Instructions to follow
The required output is the exact sequence of lines from the line holding "Break this object" to the end of the records, inclusive.
========================
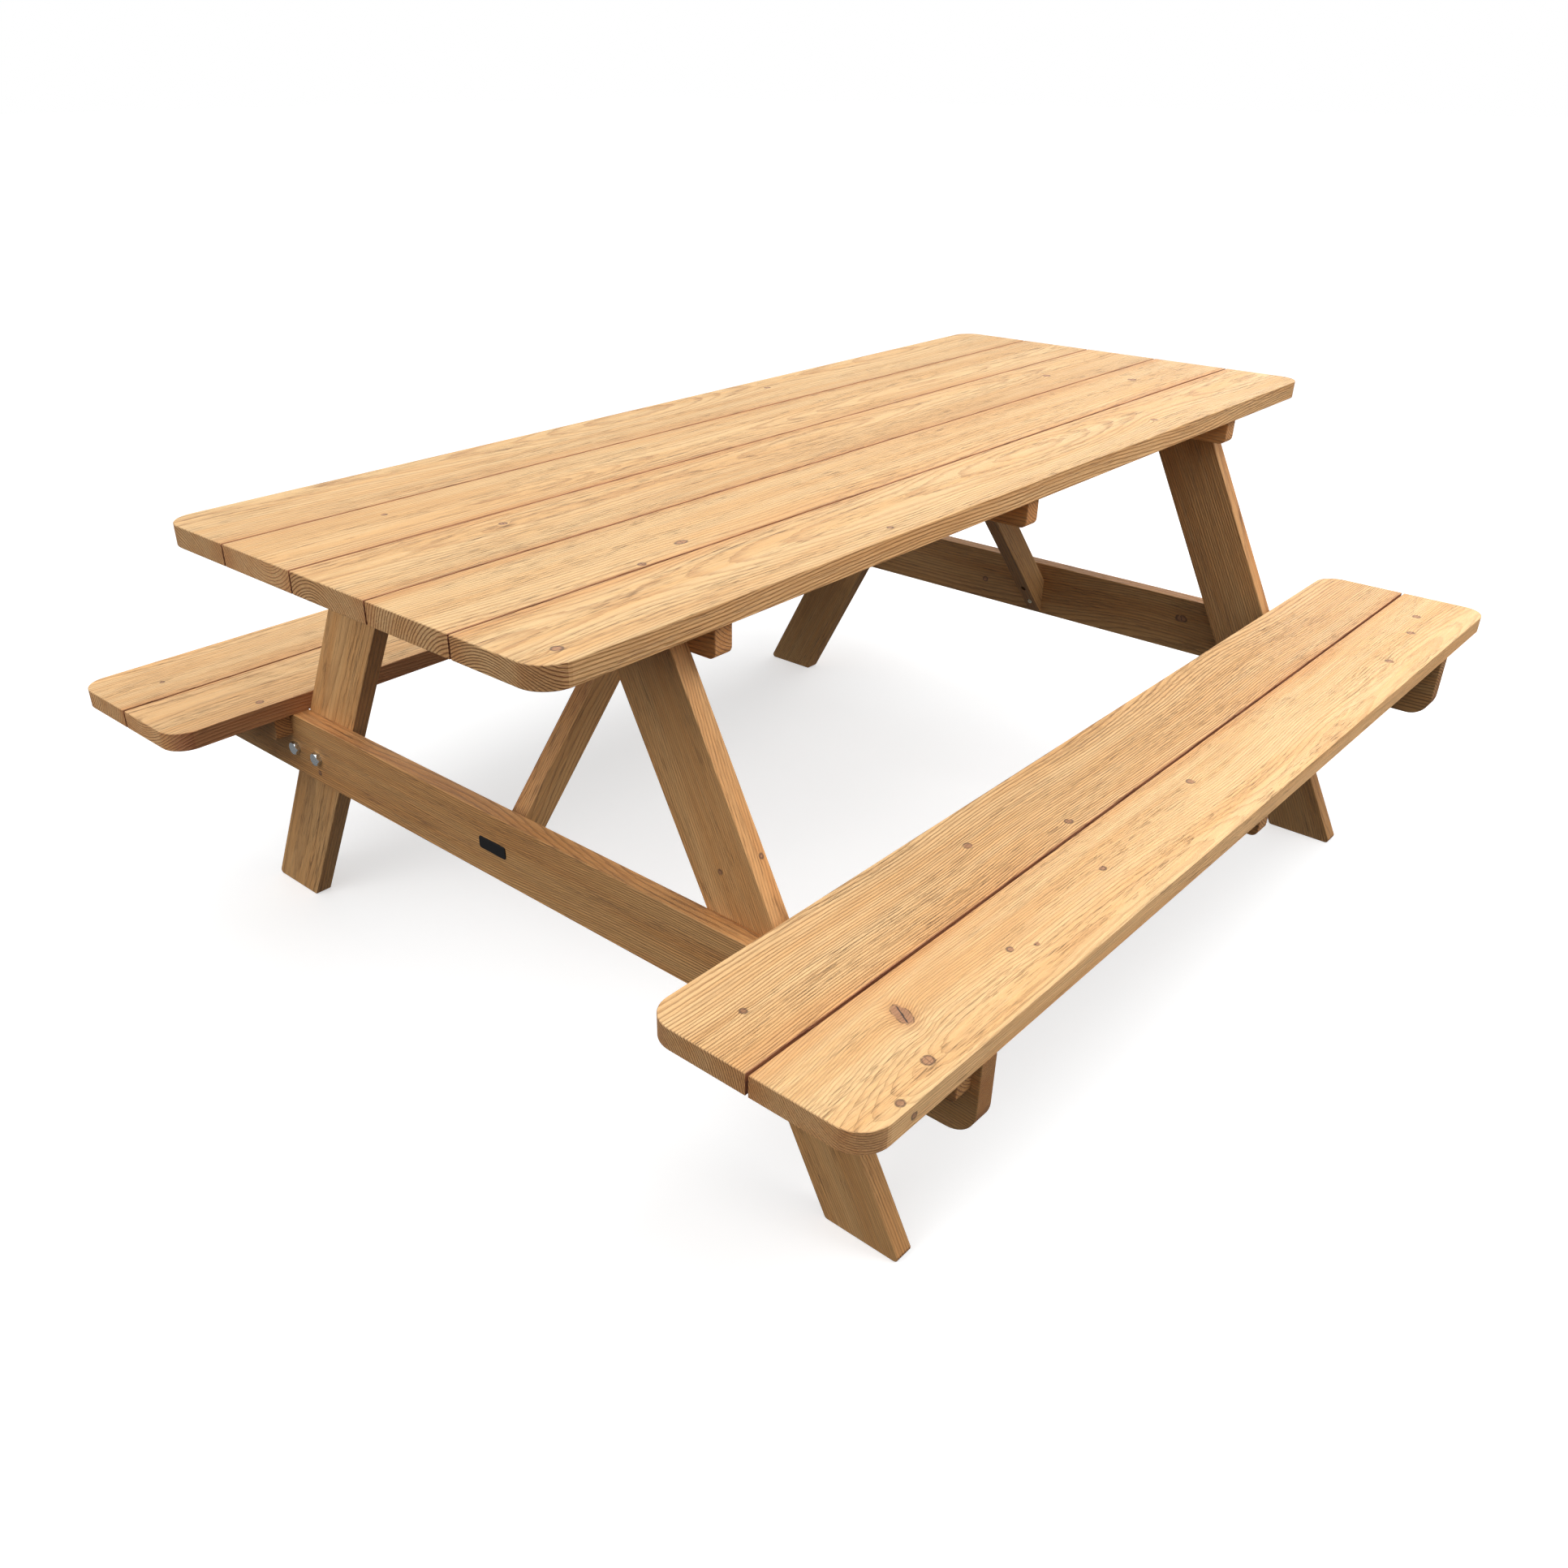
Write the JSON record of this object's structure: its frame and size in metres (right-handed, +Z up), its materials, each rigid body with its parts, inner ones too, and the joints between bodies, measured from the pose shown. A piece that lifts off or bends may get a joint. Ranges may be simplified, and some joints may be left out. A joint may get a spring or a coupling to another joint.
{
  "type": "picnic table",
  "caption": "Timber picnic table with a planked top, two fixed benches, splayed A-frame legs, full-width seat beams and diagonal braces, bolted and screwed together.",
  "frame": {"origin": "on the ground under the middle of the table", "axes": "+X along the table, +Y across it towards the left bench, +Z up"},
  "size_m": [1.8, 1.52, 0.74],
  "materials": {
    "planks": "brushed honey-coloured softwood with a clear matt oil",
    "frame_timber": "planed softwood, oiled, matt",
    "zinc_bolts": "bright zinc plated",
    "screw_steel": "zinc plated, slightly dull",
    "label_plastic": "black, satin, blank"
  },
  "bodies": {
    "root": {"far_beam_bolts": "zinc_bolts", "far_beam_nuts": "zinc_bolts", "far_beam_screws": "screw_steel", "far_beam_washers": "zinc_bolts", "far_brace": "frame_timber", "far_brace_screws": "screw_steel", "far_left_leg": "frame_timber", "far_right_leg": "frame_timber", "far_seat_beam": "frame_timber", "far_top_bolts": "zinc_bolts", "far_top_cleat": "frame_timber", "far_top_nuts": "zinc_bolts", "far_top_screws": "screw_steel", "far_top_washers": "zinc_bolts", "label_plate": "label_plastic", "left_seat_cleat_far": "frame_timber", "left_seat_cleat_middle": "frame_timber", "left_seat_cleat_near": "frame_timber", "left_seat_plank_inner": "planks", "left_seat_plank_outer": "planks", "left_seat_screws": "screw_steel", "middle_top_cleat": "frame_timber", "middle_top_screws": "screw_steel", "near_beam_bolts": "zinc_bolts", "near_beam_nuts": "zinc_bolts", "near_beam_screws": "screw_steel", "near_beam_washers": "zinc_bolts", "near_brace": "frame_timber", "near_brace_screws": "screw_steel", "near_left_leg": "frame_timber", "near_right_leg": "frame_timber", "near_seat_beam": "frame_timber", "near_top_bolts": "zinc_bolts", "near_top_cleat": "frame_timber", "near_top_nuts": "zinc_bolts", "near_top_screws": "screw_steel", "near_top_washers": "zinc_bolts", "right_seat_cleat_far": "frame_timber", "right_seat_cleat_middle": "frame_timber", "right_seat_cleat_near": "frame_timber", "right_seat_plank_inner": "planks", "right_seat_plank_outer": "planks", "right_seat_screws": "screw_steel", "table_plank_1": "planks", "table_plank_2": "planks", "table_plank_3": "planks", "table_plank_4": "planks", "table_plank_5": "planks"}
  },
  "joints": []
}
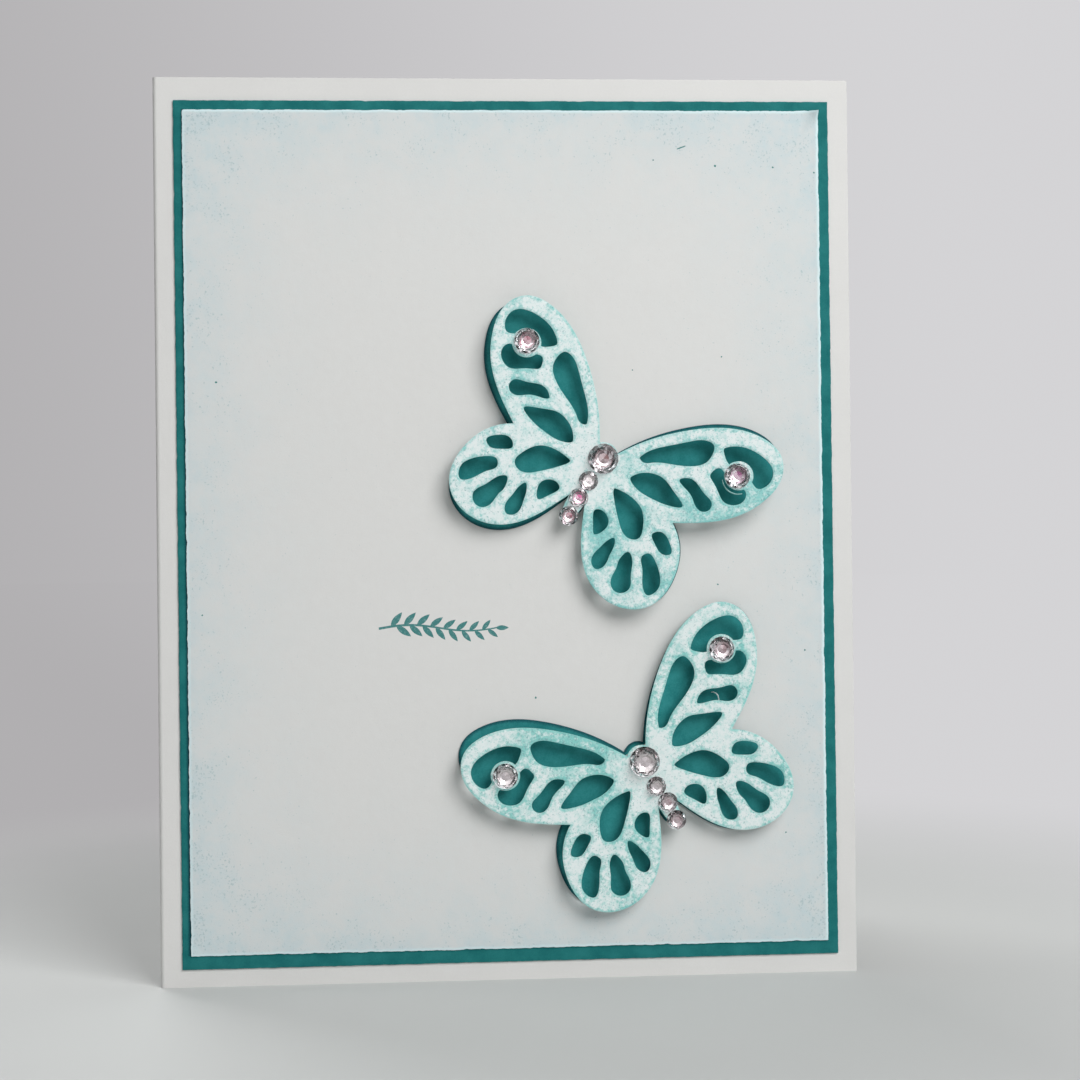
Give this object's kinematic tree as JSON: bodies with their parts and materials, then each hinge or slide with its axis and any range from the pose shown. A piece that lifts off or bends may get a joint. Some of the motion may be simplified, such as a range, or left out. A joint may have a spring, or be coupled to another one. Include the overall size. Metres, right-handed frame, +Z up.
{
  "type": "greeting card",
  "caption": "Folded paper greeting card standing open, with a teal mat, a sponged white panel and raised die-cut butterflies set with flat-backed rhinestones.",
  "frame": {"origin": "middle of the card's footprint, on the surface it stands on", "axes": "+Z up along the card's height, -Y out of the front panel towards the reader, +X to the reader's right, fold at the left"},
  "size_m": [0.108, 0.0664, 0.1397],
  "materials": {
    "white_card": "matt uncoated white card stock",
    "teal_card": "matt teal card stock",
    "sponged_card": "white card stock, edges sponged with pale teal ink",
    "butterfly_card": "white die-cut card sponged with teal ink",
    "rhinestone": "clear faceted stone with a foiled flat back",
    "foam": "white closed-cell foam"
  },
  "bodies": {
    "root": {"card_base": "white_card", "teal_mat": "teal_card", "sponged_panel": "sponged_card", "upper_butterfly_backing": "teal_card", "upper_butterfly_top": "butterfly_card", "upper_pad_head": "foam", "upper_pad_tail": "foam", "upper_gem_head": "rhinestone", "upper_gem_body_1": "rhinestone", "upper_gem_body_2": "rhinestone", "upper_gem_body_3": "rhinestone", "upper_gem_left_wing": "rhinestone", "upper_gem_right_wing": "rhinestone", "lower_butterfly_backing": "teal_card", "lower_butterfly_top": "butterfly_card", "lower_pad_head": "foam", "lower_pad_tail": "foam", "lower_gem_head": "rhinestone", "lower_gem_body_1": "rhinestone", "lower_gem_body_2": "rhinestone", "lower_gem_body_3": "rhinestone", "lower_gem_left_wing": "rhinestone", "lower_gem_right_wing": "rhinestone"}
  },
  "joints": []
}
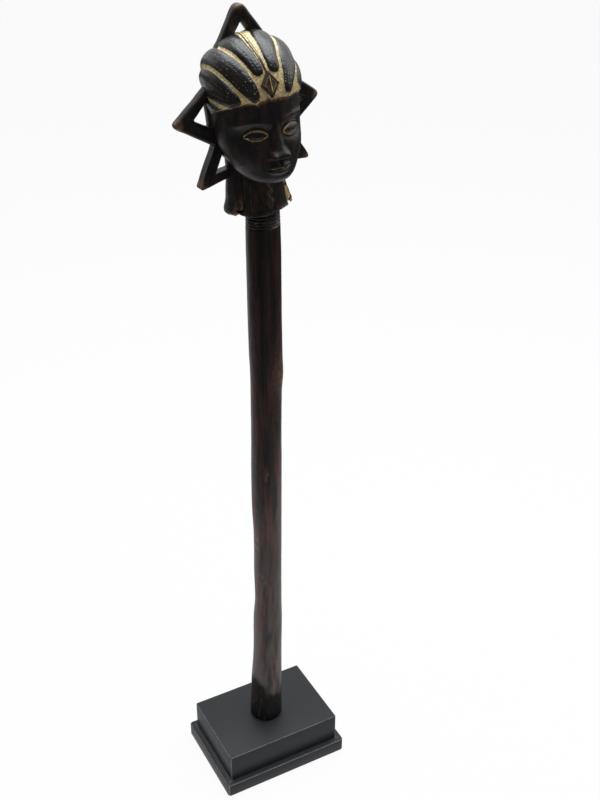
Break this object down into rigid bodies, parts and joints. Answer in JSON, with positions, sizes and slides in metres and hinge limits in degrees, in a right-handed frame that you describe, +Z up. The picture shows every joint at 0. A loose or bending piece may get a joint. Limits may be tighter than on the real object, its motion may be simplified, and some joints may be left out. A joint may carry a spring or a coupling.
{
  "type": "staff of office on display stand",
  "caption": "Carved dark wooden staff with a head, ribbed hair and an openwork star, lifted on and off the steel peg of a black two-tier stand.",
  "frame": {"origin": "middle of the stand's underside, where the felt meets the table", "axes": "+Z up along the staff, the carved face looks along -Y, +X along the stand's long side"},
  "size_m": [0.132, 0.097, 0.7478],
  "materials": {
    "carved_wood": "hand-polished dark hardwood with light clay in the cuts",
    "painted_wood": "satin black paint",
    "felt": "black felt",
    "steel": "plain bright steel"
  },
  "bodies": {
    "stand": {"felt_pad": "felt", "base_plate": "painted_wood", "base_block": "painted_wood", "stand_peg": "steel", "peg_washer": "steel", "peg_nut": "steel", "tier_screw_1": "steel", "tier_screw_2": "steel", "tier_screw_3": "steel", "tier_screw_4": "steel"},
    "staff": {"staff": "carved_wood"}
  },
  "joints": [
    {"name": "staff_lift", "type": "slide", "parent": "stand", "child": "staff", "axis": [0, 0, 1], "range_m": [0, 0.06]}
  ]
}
========================
Task output
Break this object down into rigid bodies, parts and joints. Answer in JSON, with positions, sizes and slides in metres and hinge limits in degrees, in a right-handed frame that you describe, +Z up. The picture shows every joint at 0. A loose or bending piece may get a joint. Limits may be tighter than on the real object, its motion may be simplified, and some joints may be left out. A joint may carry a spring or a coupling.
{
  "type": "staff of office on display stand",
  "caption": "Carved dark wooden staff with a head, ribbed hair and an openwork star, lifted on and off the steel peg of a black two-tier stand.",
  "frame": {"origin": "middle of the stand's underside, where the felt meets the table", "axes": "+Z up along the staff, the carved face looks along -Y, +X along the stand's long side"},
  "size_m": [0.132, 0.097, 0.7478],
  "materials": {
    "carved_wood": "hand-polished dark hardwood with light clay in the cuts",
    "painted_wood": "satin black paint",
    "felt": "black felt",
    "steel": "plain bright steel"
  },
  "bodies": {
    "stand": {"felt_pad": "felt", "base_plate": "painted_wood", "base_block": "painted_wood", "stand_peg": "steel", "peg_washer": "steel", "peg_nut": "steel", "tier_screw_1": "steel", "tier_screw_2": "steel", "tier_screw_3": "steel", "tier_screw_4": "steel"},
    "staff": {"staff": "carved_wood"}
  },
  "joints": [
    {"name": "staff_lift", "type": "slide", "parent": "stand", "child": "staff", "axis": [0, 0, 1], "range_m": [0, 0.06]}
  ]
}